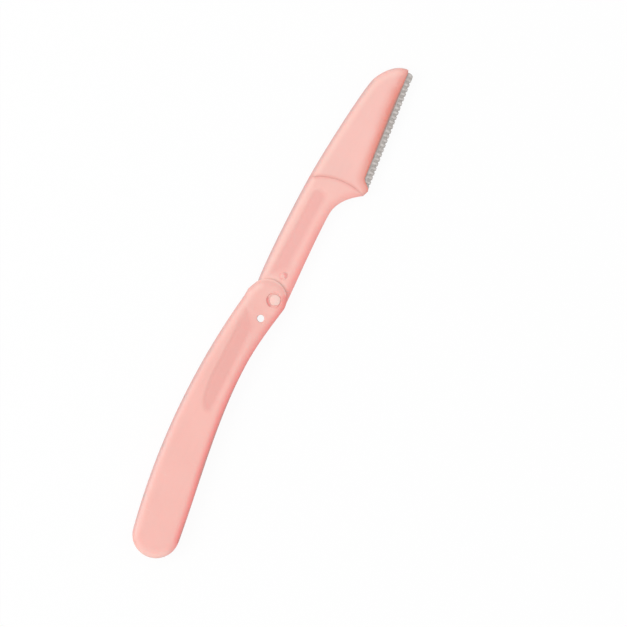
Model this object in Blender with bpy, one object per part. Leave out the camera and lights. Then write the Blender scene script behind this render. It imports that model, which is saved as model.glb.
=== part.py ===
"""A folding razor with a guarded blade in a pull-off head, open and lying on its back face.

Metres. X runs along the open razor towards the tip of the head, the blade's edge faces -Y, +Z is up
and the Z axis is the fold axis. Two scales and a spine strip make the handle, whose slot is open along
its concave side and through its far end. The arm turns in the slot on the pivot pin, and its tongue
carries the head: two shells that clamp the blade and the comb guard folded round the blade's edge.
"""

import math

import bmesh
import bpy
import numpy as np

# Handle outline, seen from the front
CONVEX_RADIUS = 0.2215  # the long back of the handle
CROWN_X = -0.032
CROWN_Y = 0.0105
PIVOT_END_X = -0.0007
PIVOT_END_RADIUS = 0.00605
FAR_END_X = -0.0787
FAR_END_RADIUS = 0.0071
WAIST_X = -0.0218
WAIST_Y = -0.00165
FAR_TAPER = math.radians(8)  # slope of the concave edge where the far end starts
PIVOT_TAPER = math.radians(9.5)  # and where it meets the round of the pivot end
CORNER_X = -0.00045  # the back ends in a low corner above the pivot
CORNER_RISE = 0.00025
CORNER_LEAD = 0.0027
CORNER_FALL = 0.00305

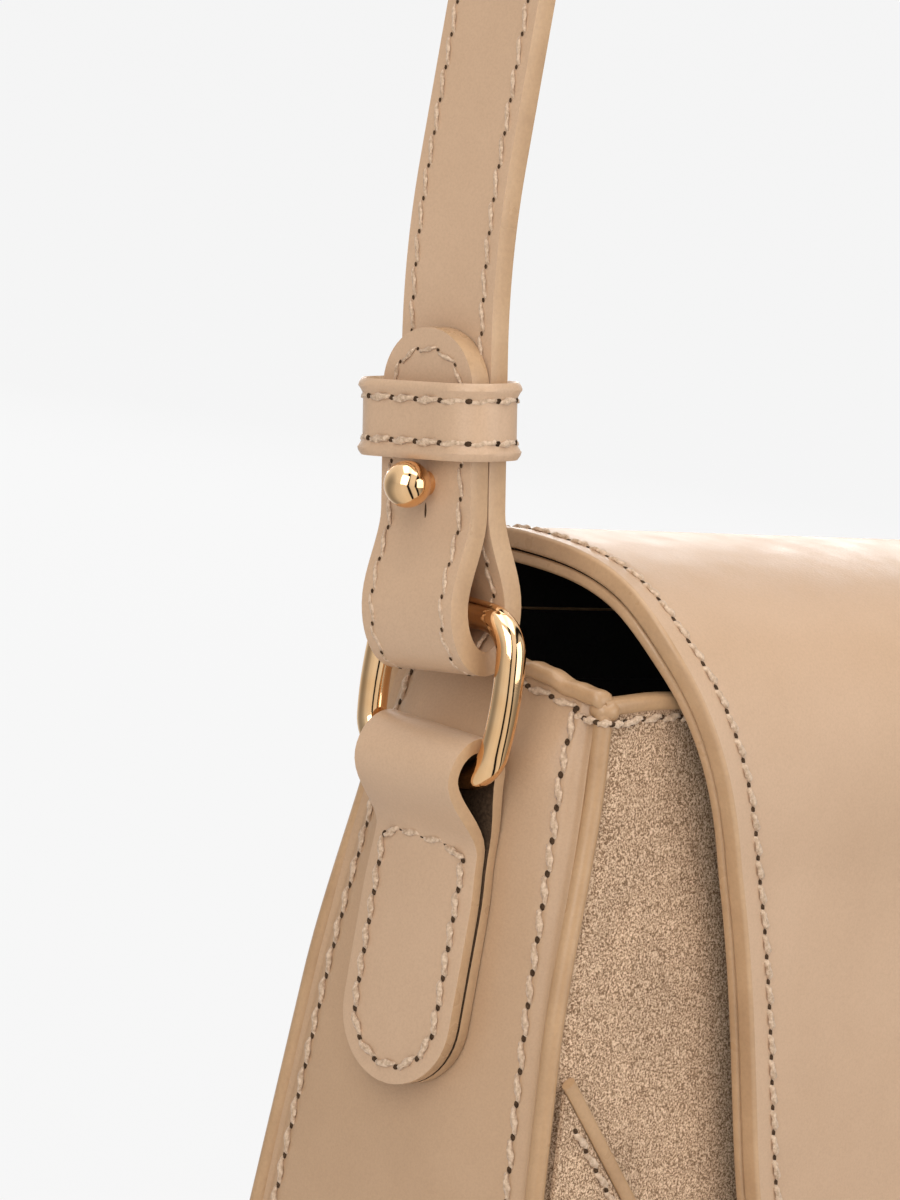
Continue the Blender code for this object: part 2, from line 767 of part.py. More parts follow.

**What to work on**
Each line from the top of the material above through the line with "its back face." must be echoed exactly, and no other line.

**Solution to the problem**
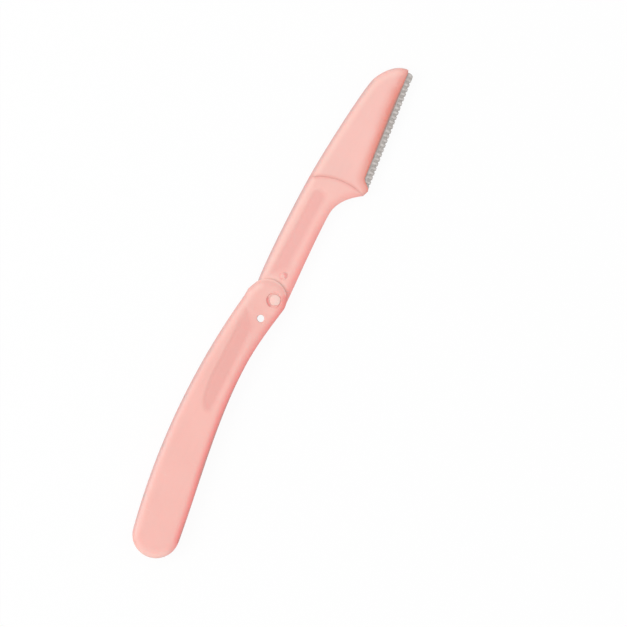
Model this object in Blender with bpy, one object per part. Leave out the camera and lights. Then write the Blender scene script behind this render. It imports that model, which is saved as model.glb.
=== part.py ===
"""A folding razor with a guarded blade in a pull-off head, open and lying on its back face.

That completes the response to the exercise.